The release of Mraz’s Geisha varietal, being sold at Bird Rock Coffee Roasters, is the first locally grown coffee to be made available to San Diego consumers
It’s not every day you’d shell out $35 for a cup of coffee — OK, it’s locally grown — nor is it an everyday occasion where you’d sidle up to the coffee bar and your barista is a Grammy award-winning singer-songwriter.
But here it was, Saturday morning, at the La Jolla location of Bird Rock Coffee Roasters where performer and farmer Jason Mraz was executing a precisely timed pour-over of his first commercial release of a coffee varietal grown at the 18-acre Mraz Family Farms in Oceanside.

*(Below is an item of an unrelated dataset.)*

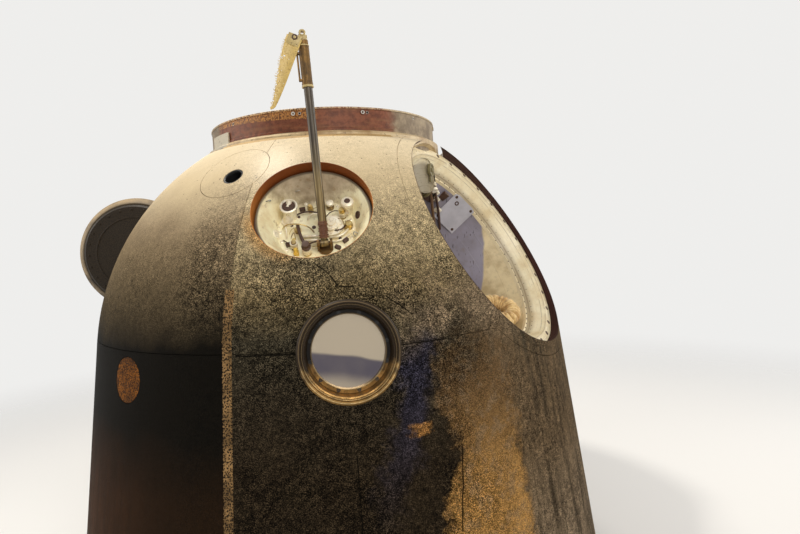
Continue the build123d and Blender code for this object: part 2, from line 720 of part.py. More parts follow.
def make_bay():
    """Parachute container: flange with its holes, tapered throat, neck ring and dished liner."""
    flange_r = BAY_R - GAP
    wall_r = BAY_THROAT_R + BAY_WALL_T
    flange = BAY * turned_points(
        (flange_r, BAY_FLANGE_K - FLANGE_FOOT),
        (flange_r, BAY_FLANGE_K),
        (BAY_THROAT_R, BAY_FLANGE_K),
        (BAY_NECK_R, BAY_NECK_K),
        (BAY_NECK_R + BAY_WALL_T, BAY_NECK_K),
        (wall_r, BAY_FLANGE_K - FLANGE_T),
        (wall_r, BAY_FLANGE_K - FLANGE_FOOT),
    )
    hole_circle_r = (BAY_R + BAY_THROAT_R) / 2
    for i in range(FLANGE_HOLES):
        turn = 2 * math.pi * i / FLANGE_HOLES
        x, y = hole_circle_r * math.cos(turn), hole_circle_r * math.sin(turn)
        flange -= drum(BAY, FLANGE_HOLE_R, BAY_FLANGE_K - FLANGE_HOLE_DEPTH, BAY_FLANGE_K + 1, x, y)
    save("bay_flange", flange - upright(RING_R + GAP))

    neck_out_r = LINER_R + NECK_RING_W
    neck = tube(BAY, neck_out_r, LINER_R, BAY_NECK_K - NECK_RING_H, BAY_NECK_K - GAP)
    save("bay_neck_ring", neck - upright(RING_R + GAP))

    floor_r = CONTAINER_FLOOR_R - FLOOR_CORNER
    liner = BAY * turned_points(
        (LINER_R, LINER_TOP_K),
        (LINER_R + BAY_WALL_T, LINER_TOP_K),
        (CONTAINER_FLOOR_R + BAY_WALL_T, BAY_FLOOR_K),
        (floor_r, BAY_FLOOR_K - FLOOR_DISH),
        (0, BAY_FLOOR_K - FLOOR_DISH),
        (0, CONTAINER_FOOT_K),
        (floor_r - BAY_WALL_T / 2, CONTAINER_FOOT_K),
        (CONTAINER_FLOOR_R, BAY_FLOOR_K + BAY_WALL_T / 2),
    )
    save("bay_container", liner)


def wall_plane(angle, depth):
    """Plane on the container's wall, at an angle round the bay and a depth below its neck.

    Z points inwards, square to the bay's axis, and Y points out of the bay."""
    k = BAY_NECK_K - depth
    r = CONTAINER_FLOOR_R + (k - BAY_FLOOR_K) / (LINER_TOP_K - BAY_FLOOR_K) * (LINER_R - CONTAINER_FLOOR_R)
    turn = math.radians(angle)
    place = BAY.from_local_coords(Vector(r * math.cos(turn), r * math.sin(turn), k))
    inward = BAY.x_dir * -math.cos(turn) + BAY.y_dir * -math.sin(turn)
    return Plane(origin=place, x_dir=BAY.z_dir.cross(inward), z_dir=inward)


def bay_room():
    """The container's inside, a hair smaller than its walls."""
    return BAY * turned_points(
        (0, CONTAINER_FOOT_K + GAP),
        (CONTAINER_FLOOR_R - FLOOR_CORNER - BAY_WALL_T, CONTAINER_FOOT_K + GAP),
        (CONTAINER_FLOOR_R - GAP, BAY_FLOOR_K + BAY_WALL_T / 2),
        (LINER_R - GAP, LINER_TOP_K),
        (LINER_R - GAP, BAY_NECK_K + FLANGE_FOOT),
        (0, BAY_NECK_K + FLANGE_FOOT),
    )


def make_bay_contents():
    """Fittings left in the bay: riser pulley in its bracket, hoses, blank plate and the rolled riser bag."""
    room = bay_room()
    seat = wall_plane(*PULLEY_PLACE)
    pin = seat * Pos(0, 0, PULLEY_UP) * Rot(0, 90, 0)
    bracket = seat * Pos(0, 0, BRACKET_BASE[2] / 4) * Box(*BRACKET_BASE)
    for side in (-1, 1):
        x = side * (SHEAVE_W / 2 + CHEEK_SPACE + CHEEK_T / 2)
        bracket += seat * Pos(x, 0, PULLEY_UP / 2) * Box(CHEEK_T, 2 * CHEEK_R, PULLEY_UP)
        bracket += pin * Pos(0, 0, x) * Cylinder(CHEEK_R, CHEEK_T)
    bracket -= pin * Cylinder(SHEAVE_HUB_R + GAP, 2 * SHEAVE_R + SHEAVE_W)
    save("riser_bracket", bracket & room)
    groove_r = SHEAVE_R - CHEEK_T
    sheave = turned_points(
        (0, -SHEAVE_W / 2),
        (SHEAVE_R, -SHEAVE_W / 2),
        (SHEAVE_R, -SHEAVE_W / 3),
        (groove_r, -CHEEK_SPACE),
        (groove_r, CHEEK_SPACE),
        (SHEAVE_R, SHEAVE_W / 3),
        (SHEAVE_R, SHEAVE_W / 2),
        (0, SHEAVE_W / 2),
    )
    axle = Cylinder(SHEAVE_HUB_R, SHEAVE_W + 2 * CHEEK_T + 4 * CHEEK_SPACE)
    save("riser_pulley", pin * (sheave + axle))

    hoses = []
    start, bend, turn = (BAY_NECK_K - depth for depth in HOSE_DEPTHS)
    for x, inset, radius in HOSES:
        y = LINER_R - inset
        path = FilletPolyline(
            BAY.from_local_coords(Vector(x, LINER_R + HOSE_TOP_PROUD, start)),
            BAY.from_local_coords(Vector(x, y + HOSE_RUN, bend)),
            BAY.from_local_coords(Vector(x - HOSE_LEANS[0], y, turn)),
            BAY.from_local_coords(Vector(x - HOSE_LEANS[1], y - HOSE_FOOT_RUN, BAY_FLOOR_K - FLOOR_DISH)),
            radius=HOSE_BEND_R,
        )
        hoses.append(sweep((path ^ 0) * Circle(radius), path=path))
    save("bay_hoses", joined(hoses) & room)

    wall = wall_plane(*PLATE_PLACE) * Rot(-WALL_LEAN, 0, 0)
    bow = LINER_R - math.sqrt(LINER_R**2 - (PLATE_SIZE[0] / 2) ** 2)
    plate_up = bow + PLATE_SIZE[2] / 2 + PLATE_CLEAR
    plate = wall * Pos(0, 0, plate_up) * Box(*PLATE_SIZE)
    stud_x, stud_y = PLATE_SIZE[0] / 2 - PLATE_STUD_INSET, PLATE_SIZE[1] / 2 - PLATE_STUD_INSET
    for x in (-stud_x, stud_x):
        for y in (-stud_y, stud_y):
            plate += wall * Pos(x, y, 0) * Cylinder(PLATE_STUD_R, 2 * plate_up)
    save("blank_plate", plate & room)

    lean = math.radians(ROLL_LEAN - WALL_LEAN)
    side_turn = 2 * math.pi / ROLL_SIDES
    off_corner = ((math.pi / 2 - lean) / side_turn % 1 - 0.5) * side_turn
    reach = ROLL_R * math.sin(lean) + ROLL_TUBE_R * math.cos(off_corner)
    roll_up = (reach + GAP) / math.cos(math.radians(WALL_LEAN))
    roll = wall_plane(*ROLL_PLACE) * Pos(0, 0, roll_up) * Rot(-ROLL_LEAN, 0, 0)
    save("riser_roll", roll * polygon_ring(ROLL_R, ROLL_TUBE_R, ROLL_SIDES))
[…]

“Will you be taking this to go?” Mraz, wearing a gray chef’s apron and baseball cap, asked one of his first customers.
“Let it cool a little,” he advised Stephanie Brooks of Bird Rock, who happened to be at the La Jolla store for her weekly Saturday outing with her brother and rescue terrier.
“It’s really smooth,” she responded.
A clearly pleased Mraz responded, “Ah, that‘s the goal, with very little aftertaste.”

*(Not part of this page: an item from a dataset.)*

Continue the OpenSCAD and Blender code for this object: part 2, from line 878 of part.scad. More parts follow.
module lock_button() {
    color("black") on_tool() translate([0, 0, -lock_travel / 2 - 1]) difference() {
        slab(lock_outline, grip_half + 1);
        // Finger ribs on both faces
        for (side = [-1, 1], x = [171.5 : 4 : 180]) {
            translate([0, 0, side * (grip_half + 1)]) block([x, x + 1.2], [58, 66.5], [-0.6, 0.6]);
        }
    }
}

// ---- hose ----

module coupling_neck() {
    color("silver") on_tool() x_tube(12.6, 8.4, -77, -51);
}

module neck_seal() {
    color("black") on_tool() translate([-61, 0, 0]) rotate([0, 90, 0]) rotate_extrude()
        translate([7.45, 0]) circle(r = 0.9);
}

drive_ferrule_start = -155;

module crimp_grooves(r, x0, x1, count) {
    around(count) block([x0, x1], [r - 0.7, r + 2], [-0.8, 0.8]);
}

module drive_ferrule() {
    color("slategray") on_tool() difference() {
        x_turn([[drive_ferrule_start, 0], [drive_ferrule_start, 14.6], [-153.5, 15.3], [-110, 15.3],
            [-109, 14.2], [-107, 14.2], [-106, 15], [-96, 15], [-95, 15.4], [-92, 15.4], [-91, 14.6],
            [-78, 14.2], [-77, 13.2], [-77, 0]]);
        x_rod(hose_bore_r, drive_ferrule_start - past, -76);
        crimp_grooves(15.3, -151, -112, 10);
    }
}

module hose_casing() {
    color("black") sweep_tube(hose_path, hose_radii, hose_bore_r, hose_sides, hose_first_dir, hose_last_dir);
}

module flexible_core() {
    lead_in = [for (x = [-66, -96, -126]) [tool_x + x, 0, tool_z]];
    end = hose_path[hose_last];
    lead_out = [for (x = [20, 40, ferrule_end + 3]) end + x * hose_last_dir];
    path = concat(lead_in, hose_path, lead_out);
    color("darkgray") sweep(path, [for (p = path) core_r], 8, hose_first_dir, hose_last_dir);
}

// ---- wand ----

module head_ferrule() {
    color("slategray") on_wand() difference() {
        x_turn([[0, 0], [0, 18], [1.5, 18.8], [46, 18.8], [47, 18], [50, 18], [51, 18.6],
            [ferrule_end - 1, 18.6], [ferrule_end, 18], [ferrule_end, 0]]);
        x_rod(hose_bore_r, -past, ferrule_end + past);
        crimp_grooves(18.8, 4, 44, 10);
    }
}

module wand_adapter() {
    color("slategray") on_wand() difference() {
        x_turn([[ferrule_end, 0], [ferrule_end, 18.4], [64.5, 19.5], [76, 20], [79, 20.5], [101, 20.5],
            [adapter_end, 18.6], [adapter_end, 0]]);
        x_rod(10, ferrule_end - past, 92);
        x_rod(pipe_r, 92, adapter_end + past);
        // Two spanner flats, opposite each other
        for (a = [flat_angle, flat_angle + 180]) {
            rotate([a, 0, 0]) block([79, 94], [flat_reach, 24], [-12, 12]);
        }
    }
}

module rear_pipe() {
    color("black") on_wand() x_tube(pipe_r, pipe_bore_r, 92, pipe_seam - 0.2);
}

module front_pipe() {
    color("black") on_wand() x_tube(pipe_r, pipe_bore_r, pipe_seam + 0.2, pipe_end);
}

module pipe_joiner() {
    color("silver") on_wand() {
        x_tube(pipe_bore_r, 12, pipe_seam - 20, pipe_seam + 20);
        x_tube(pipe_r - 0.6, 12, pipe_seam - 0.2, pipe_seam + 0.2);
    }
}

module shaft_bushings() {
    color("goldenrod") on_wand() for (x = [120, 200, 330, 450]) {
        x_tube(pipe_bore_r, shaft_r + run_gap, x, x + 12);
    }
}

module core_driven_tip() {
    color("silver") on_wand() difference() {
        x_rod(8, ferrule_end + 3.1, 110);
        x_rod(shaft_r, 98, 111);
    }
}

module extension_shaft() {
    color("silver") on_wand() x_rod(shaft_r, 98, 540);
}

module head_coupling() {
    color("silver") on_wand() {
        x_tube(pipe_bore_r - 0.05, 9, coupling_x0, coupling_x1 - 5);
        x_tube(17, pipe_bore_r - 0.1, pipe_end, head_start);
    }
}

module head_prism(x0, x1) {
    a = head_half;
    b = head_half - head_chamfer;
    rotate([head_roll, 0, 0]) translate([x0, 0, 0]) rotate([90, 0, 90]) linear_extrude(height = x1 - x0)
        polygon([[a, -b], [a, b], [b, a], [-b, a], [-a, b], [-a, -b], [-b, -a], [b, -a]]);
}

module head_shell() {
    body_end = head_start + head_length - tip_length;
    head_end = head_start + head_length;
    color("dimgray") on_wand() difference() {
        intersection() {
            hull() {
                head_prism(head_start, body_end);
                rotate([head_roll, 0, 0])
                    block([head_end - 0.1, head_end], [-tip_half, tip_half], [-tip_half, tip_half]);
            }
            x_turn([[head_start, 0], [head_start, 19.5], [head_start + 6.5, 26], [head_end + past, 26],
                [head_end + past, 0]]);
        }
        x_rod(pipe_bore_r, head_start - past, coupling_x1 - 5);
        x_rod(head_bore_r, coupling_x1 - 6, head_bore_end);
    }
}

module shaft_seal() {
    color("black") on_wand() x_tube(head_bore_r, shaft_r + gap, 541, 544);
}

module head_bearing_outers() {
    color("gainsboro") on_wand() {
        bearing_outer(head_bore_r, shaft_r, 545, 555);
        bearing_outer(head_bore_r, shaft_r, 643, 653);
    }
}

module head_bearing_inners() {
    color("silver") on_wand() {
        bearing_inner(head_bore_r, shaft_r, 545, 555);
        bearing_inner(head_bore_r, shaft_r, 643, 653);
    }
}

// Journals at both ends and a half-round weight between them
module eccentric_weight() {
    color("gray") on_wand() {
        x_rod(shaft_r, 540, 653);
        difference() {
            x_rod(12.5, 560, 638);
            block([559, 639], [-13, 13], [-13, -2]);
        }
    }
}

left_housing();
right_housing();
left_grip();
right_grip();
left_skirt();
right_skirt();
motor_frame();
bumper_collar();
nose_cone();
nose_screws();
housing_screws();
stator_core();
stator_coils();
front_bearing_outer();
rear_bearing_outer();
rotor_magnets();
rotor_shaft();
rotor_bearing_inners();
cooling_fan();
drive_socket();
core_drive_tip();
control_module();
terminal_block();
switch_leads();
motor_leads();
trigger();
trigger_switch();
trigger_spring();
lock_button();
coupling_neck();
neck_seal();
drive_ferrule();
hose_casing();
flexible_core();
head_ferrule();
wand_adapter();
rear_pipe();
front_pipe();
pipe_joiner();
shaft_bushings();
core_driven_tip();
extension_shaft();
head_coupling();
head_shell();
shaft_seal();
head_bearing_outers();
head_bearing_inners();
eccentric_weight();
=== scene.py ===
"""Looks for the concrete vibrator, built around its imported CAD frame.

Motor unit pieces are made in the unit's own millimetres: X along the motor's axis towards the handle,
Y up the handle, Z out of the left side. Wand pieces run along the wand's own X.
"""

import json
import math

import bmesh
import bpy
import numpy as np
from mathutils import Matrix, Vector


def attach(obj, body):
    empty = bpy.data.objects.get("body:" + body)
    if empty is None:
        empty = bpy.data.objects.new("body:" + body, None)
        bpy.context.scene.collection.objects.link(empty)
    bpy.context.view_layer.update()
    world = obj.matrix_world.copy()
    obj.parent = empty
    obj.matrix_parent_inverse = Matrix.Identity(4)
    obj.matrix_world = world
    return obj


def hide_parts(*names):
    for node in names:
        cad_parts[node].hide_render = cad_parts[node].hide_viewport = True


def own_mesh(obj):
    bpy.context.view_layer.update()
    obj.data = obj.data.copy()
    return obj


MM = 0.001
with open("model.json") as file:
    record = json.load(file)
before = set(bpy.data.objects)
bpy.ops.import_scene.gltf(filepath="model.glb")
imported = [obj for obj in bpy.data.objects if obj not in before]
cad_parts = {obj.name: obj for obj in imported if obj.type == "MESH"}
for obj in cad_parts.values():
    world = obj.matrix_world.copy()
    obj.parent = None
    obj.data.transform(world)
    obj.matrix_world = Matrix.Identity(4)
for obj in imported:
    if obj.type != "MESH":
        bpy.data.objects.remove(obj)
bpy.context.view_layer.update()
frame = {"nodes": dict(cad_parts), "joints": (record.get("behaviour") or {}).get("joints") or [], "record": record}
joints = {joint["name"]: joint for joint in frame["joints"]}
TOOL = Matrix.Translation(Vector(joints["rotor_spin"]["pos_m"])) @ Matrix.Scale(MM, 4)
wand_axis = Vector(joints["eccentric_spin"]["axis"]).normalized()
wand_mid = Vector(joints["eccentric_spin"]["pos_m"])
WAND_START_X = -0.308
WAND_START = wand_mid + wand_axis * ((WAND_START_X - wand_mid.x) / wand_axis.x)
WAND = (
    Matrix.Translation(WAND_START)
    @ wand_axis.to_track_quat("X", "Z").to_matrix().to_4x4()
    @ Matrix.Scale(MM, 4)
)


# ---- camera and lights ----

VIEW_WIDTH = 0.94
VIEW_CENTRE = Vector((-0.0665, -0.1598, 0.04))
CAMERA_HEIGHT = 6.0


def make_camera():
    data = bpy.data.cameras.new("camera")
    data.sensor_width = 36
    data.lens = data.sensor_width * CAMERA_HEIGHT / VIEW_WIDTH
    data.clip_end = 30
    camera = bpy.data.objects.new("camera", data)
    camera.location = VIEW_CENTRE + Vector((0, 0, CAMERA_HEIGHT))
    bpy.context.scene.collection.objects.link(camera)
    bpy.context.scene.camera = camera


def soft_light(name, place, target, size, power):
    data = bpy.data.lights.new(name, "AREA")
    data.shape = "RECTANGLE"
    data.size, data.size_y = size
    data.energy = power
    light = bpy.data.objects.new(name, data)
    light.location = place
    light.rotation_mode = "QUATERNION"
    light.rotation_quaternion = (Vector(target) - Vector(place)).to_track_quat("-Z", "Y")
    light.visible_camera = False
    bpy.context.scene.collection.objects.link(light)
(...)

The occasion for Saturday’s celebrity pour-over was the retail sale of the first-ever San Diego-grown coffee to local consumers. Mraz’s farm, which has long grown avocados, is now moving more into coffee, with about 8 acres of the land devoted to 15 varietals.
The caffeinated star of the Bird Rock debut was the decades-old Geisha coffee, a rare varietal that commands high prices around the world — even when it isn’t grown by a celebrity.
Geisha, also called Gesha, originated in Ethiopia but now is being grown for the first time in San Diego County, with the help of Santa Barbara County-based Frinj Coffee.
Today, most of the world’s coffee beans are grown on mountains in equatorial countries like Ethiopia, Costa Rica and Colombia.
Bird Rock Coffee Roasters co-owner Jeff Taylor bought 15 pounds of the beans and was selling, in addition to cups of the brewed coffee, 4-ounce containers of the washed beans for $199. On the packages, the flavor notes are described as reminiscent of jasmine tea, key lime pie, elderflower and almond brittle.
The coffee was available Saturday at all six Bird Rock locations. Taylor expected the coffee to sell out by Sunday evening.
“I’ve been waiting for this all week,” said Ashley Prevo, a 25-year-old teacher from Pacific Beach who had just invested $199 for the package of Geisha coffee. “It’s the first San Diego-grown coffee and I’m really into what’s going on with the climate now, and the regions where coffee is grown are having hard time with the climate so I wanted to invest in keeping coffee alive in a more local, sustainable way.”
Even better was Mraz’s surprise appearance, she conceded.
“I didn’t know he’d be here,” she said. “I was like, oh wow, that’s awesome and now I want to talk to him more about his coffee than his music.”
Also star-struck was Cory Suarez of East County, although a little more by the coffee than Mraz. (“Coffee snob is what my friends call me,” he confessed). As he picked up his just brewed cup of coffee from Mraz, he whispered to him, “We played one of your songs for the first dance at our wedding.”
Suarez, 37, who already had purchased a package of the Geisha coffee online, saw on Instagram that Mraz was going to be at the La Jolla store and decided to stop by to taste a brew of what he had already purchased.
“It’s pretty rare to find California-grown coffee and I like to support local coffee shops and growers,” said Suarez, a software salesman. “That flavor profile is a little rare — that elderflower and almond brittle. Or some of that may be the reality of Jason doing the pour-over. It’s not every day a singer and coffee grower does the pour-over for you. It’s a special treat.”
Not everyone, though, was rushing to the cash register to purchase the pricey cups. Most were picking up their regular iced coffees and lattes, but Mraz gets that.
“For the person who usually pays $2.50 a cup, we’re not asking that person to pay this,” said Mraz, who is planning to grow more batches of Geisha coffee. “I’m hoping people are coming in today because they have a relationship with coffee, whether that’s through the coffee shop culture, which brings us all together to talk about current events or the arts while we sip on this invigorating, refined beverage, or you’re there to do your personal work or you’re here because you’re a climate activist and now you’re finally going to purchase coffee locally.
“Coffee’s one of the most global acts we do because most of the time we’re drinking coffee grown in a different country that’s imported to us.”